Из воспоминаний Сарвабхавана даса
Из воспоминаний Сарвабхавана даса
— Шачи-сута буквально изнурял себя тяжелым трудом. Я часто говорил ему:
— Саркис, дорогой, отдохни немного. Ты уже столько часов работаешь. Посмотри, опять руки в кровь истер.
Шачи-сута смотрел на распухшие и отекшие руки и смиренно улыбался:
— Ничего, Гагик, зато сколько книг готово. Завтра распространять будем. Мне много надо, чем больше книг, тем лучше.
Тогда я опять спрашивал:
— Может прасада хочешь? Давай принесу. И я с тобой. Давай ?
— Ну давай! Кто же от прасада откажется — это же милость.
Я уходил и возвращался с наполненными прасадом тарелками.
— Вот Саркис, кушай дорогой, кушай. Прасад у тебя замечательный. Никогда я не ел ничего вкуснее. Хотя это простая пшенка, но она такая вкусная.
— А хочешь ?.. — спрашивал Саркис.
— Хочешь, она ещё вкуснее станет?
Он вставал, шел к рабочему столу, собирал стружку, образующуюся при обрезке книг и обильно посыпал ею порции прасада. Потом как бы пояснял:
— Знаешь Гагик, карми говорят, что эта стружка ядовитая. Но стружка от наших книг совсем трансцендентная, нектарная. Ешь дорогой, набирайся сил. Так много нужно нам сделать.

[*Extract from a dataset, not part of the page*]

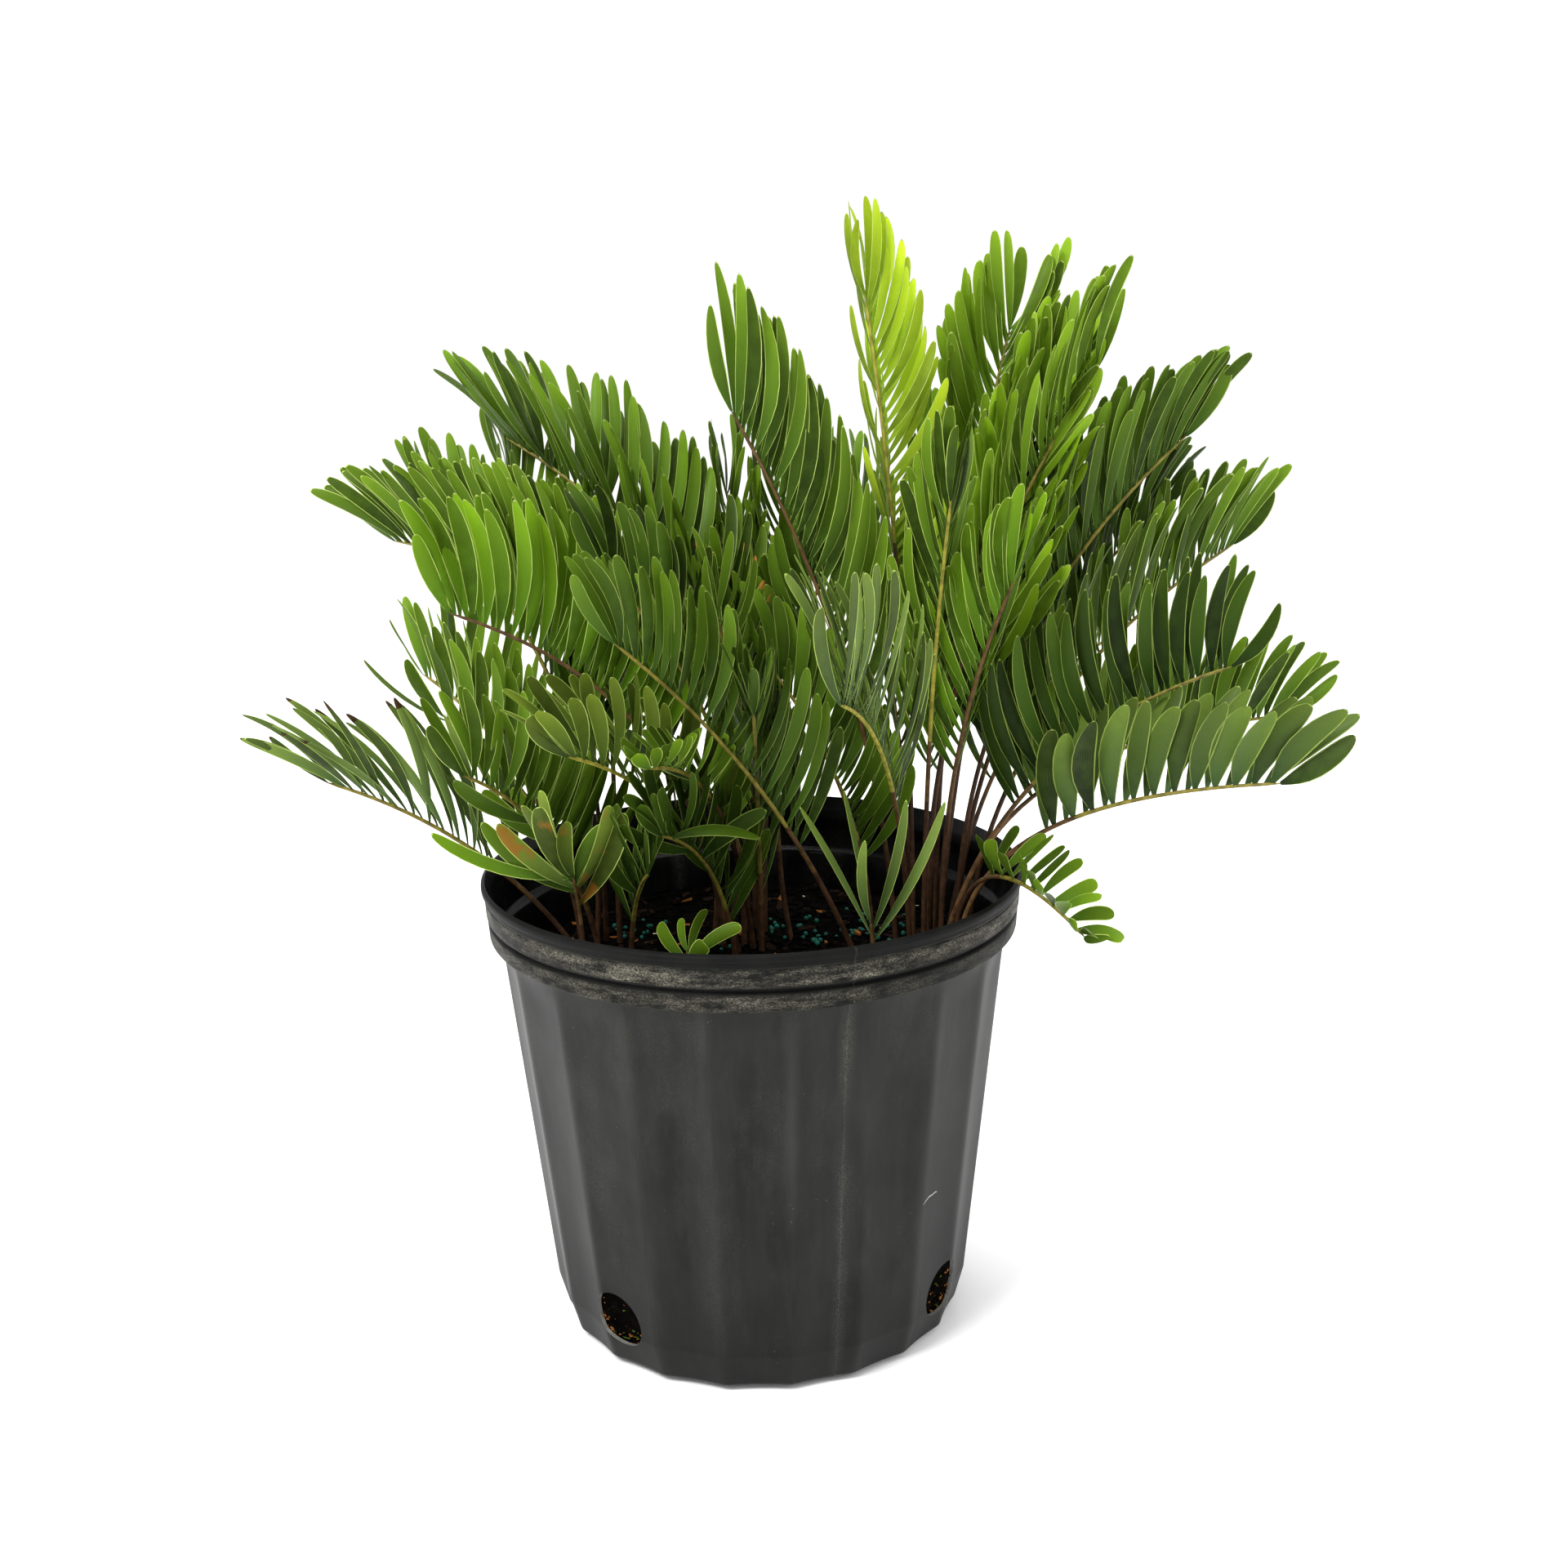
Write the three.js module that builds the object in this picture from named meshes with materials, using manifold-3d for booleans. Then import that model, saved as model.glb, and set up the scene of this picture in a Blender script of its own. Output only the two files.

Преданные работали сутками. Часто даже засыпали на рабочем месте.
По обыкновению Шачи-сута вставал рано утром. Настроение у него всегда было бодрое, но видя новые книги он словно окрылялся:
— Совсем светло уже! Хари бол! Сколько новых книг! Сердце радуется!
Все его лицо расплывалось в нескончающейся улыбке. Он с удовольствием складывал новые «Гиты» в рюкзак, готовый тут же бежать на улицу. Я пытался остановить его:
— Саркис, да ты подожди! Ты куда бежишь? Поешь сначала.
Но Шачи-сута не слушал:
— Дорогой прабху, ты извини, я не могу ждать. Когда эти книги ждут сотни людей, как я могу ждать? Сам посуди. Я просто быстро вернусь.
Он стремительно, молодо убегал, а я кричал ему во след:
— Смотри, осторожнее, Саркис!
— Конечно, конечно. Я постараюсь осторожнее. Хорошо бы, если б вы еще немного книг сделали. А то вдруг этого не хватит. Постарайтесь, а? Я вернусь, и ещё пойду.
Я опять повторял:
— Главное, будь осторожнее. Да что тебе говорить, я же лучше твоего знаю, что не умеешь ты быть осторожным.
Саркис возвращался, мы крепко обнимались на прощание и Шачи-сута просил моих благословений.
Как правило, Шачи-сута целый день распространял книги и возвращался уже очень поздно, не раньше, чем к вечерней службе. Но входил он окрыленный, со счастливой простой улыбкой на лице. Всех приветствовал привычным «Харе Кришна!» Кланялся Панча-таттве. Затем доставал из пустых рюкзаков кипы денег и складывал у алтаря:
— Сегодня только 104 книги было, я их все распространил. Пожалуйста, дорогой Чайтанья Махапрабху, сделай так, чтобы у нас много книг было. И я их все распространю.
Шачи-сута распространял книги очень удивительным образом — вокруг него собирались целые толпы людей. Люди чувствовали его искренность и самое главное его любовь. Он действительно любил людей. Он всем сердцем болел за судьбу каждого, с кем сводил его Господь. Иногда Шачи-сута просовывал свою большую голову в какой-нибудь продуктовый ларек и начинал проповедовать на очень простом и понятном языке:
— Здравствуй дорогой, здесь вот книги. Это очень редкие книги — о йоге, об индийской философии. Возьми! Вот и здорово. Джайя, Прабхупад!
В другой раз подсаживался к кому-нибудь на скамейку:
— Здравствуйте! Здесь очень интересные книги. Они глаза на мир открывают. И без них говоришь интересно? Ну что ж интересного? Крутишь целый день баранку, а к вечеру сам как баранка. А здесь так много нового. Возьми...
Нередко во время таких бесед к нему подходил милиционер и забирал в участок.